According to King, this contradictory relation between Jack and his father accounts for the way Jack behaves as an adult and also explains his insane actions. According to King, this tortured relation instantly makes Jack’s character very deep and human and makes his evilness more frightening.
 
But according to me, this is not the case at all. Indeed, Jack is frightening and human at the same time, but I don’t think that the special relation he had with his father makes his character particularly deep. In fact, I think the way King depicts this relation, in, for instance, Jack’s memories of his father, or the way he re-enacts this relation in the relationship between Jack and Danny is direct, unsophisticated and very much cliché-like.
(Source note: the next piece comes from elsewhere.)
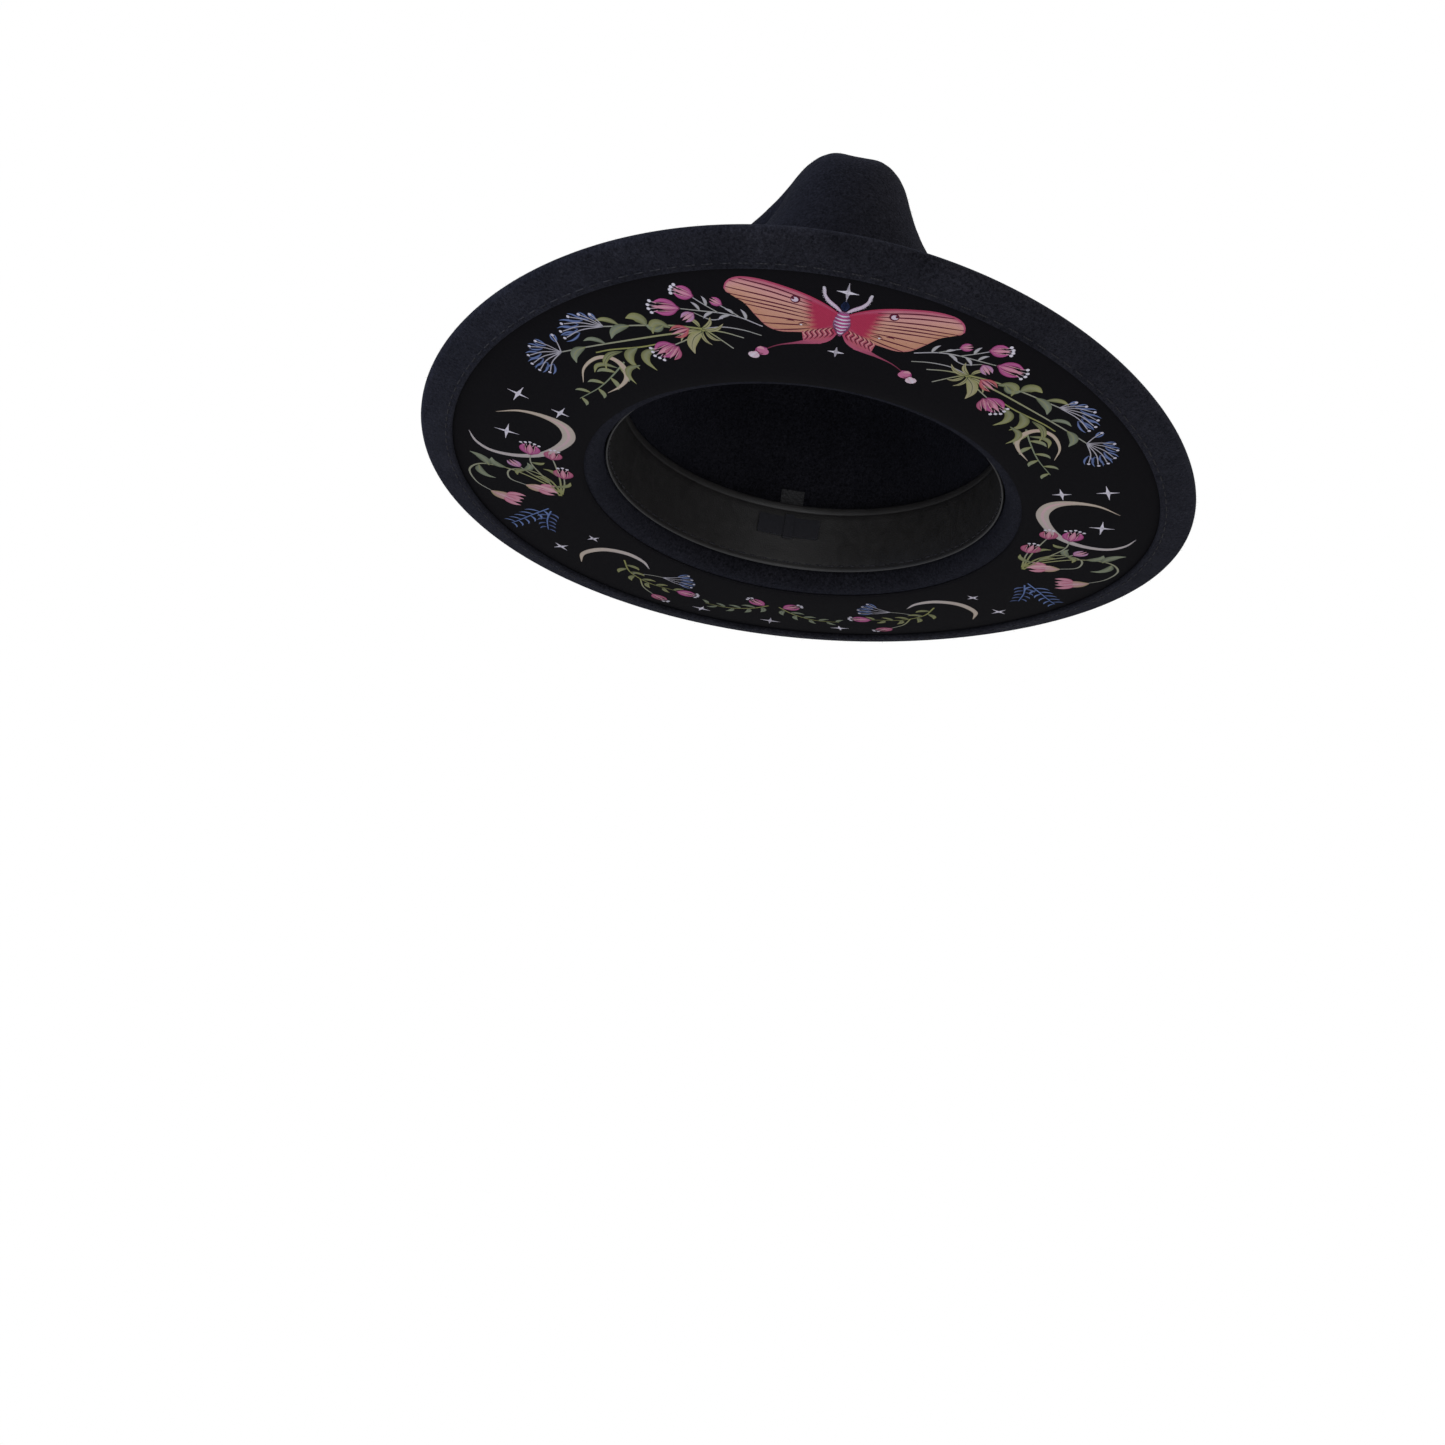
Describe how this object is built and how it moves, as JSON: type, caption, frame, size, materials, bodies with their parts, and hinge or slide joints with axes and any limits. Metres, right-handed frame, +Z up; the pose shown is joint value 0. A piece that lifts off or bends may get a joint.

The parallels are too direct and the events of the past which, resurfacing in the present, assume a symbolic meaning are simply some popular Freudian ingredients and not deep at all.
 
And this is absolutely fine by me, and I consider The Shining a good book, but I believe it’s vain for King to assume that he has it in himself to go into Dostoyevskiyan depths. King is a wonderful storyteller. He can give me the creeps all right. He can create engrossing characters. But he is no psychologist (or only a popular psychologist) and it’s slightly ridiculous for him to pretend that he is.
 
(If I hadn’t read the preface, I probably wouldn’t have written the last couple of paragraphs at all, and I would have appreciated the novel higher. But by explaining himself away, King very cleverly managed to draw my attention to the faults of the novel and his abilities as a writer, and now I don’t consider The Shining such an extraordinarily good novel anymore – simply a good one.)